Wednesday 20 November 2013

Paperlinx Ltd (PPX) and Paperlinx Hybrids (PXUPA)

Since my last post, PPX have indicatively offered 250 PPX shares for each PXUPA. PPX is currently 5.2c, valuing the PXUPA offer at $13. The offer helped PXUPA get out of its sub $10 funk and is now also trading at $13. The offer is well below the market rumours of $20, however this is minutiae: the majority of PXUPA holders are extremely unlikely to accept the offer whether it is $13 or $20.

The Mexican stand-off will continue.

So where is this all going to end? Obviously it could end in tears if the company goes under and certainly both PPX and PXUPA are partly being priced for that scenario.

Back in 2011 there was an indicative offer of $21.85 for PXUPA and 9c for PPX from a third party. Now the offer for PXUPA is being made by PPX itself. This is potentially the canary in the coal mine: If I was running PPX and thought the business had turned the corner, I would most certainly be looking to buy PXUPA on the cheap now. When/if cash-flow starts picking up, it will be even more difficult to PXUPA holders to sell the stock cheap. Therefore for today, let's imagine the scenario of Paperlinx getting back to profitability. To make it clear: I have absolutely no idea at this stage if this scenario is likely. I just want to see how the picture looks like if this scenario occurs.

Listed below are some recent historic profitability measures:


Despite a lot of trimming, Paperlinx is still a big business. Even just a small improvement in margins or perhaps closing the European operations or whatever would see the business making some half decent money. It's not difficult to see the business making $20m+ p.a. just by tweaking Gross Margin % by a few notches (pre-distribution payment to PXUPA holders) if things come together.

Okay, so cash starts coming in and management want to start paying dividends back to shareholders. Distributions must first be paid to PXUPA holders. The distribution rate on PXUPA is the 180 Day Bank Bill Swap Rate plus 4.65% = 7.3% p.a. There are 2.85m PXUPA on issue so the cash distribution would be $20.8m p.a. Obviously if distributions are re-commenced, PXUPA would be significantly re-rated from $13. The alternate scenario is for PPX to just buy back PXUPA at more reasonable levels. On the assumption nobody participates in the current indicative offer and everyone participates in say a $70 offer at some point in the future, the cash required is ~$200m.

This would probably need to come from a capital raising. The current market capitalisation of PPX is $31.7m. So adding another $200m in market capitalisation gives a PPX market cap of $231.7m and an earnings multiple of 11.6. The numbers will look even better if some people participate in the current offer and perhaps a few can be bought back on-market at a later stage.

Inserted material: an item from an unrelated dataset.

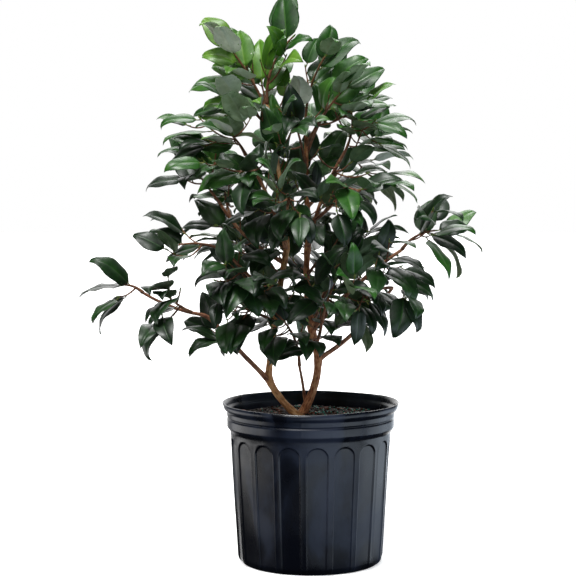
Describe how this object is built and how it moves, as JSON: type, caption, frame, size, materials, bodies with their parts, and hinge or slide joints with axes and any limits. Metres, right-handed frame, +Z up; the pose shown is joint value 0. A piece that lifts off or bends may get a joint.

To reiterate, this is all speculative based on a scenario that may or may not happen.

For me, I am trying to avoid companies producing no cash, hence why I am not in either of these stocks. Things can get really ugly when cash flow dries up and there have been enough other opportunities to make money from. However you can see the potential upside in PXUPA should the company start producing cash and hence why many PXUPA holders are just choosing to hang on.

Kristian

Disclosure: no position in PPX or PXUPA

2 comments:

  1. Hi Kristian, Paperlinx is now just an ANZA business, annual EBITDA 18m, after they have let the European loss making entities fail, and hopefully net cash is about 40m after the Canada sales (they kept half of it), Mcap of common is 23m at 3.5 cts and hybrid 28m at 10%, what do you think could happen?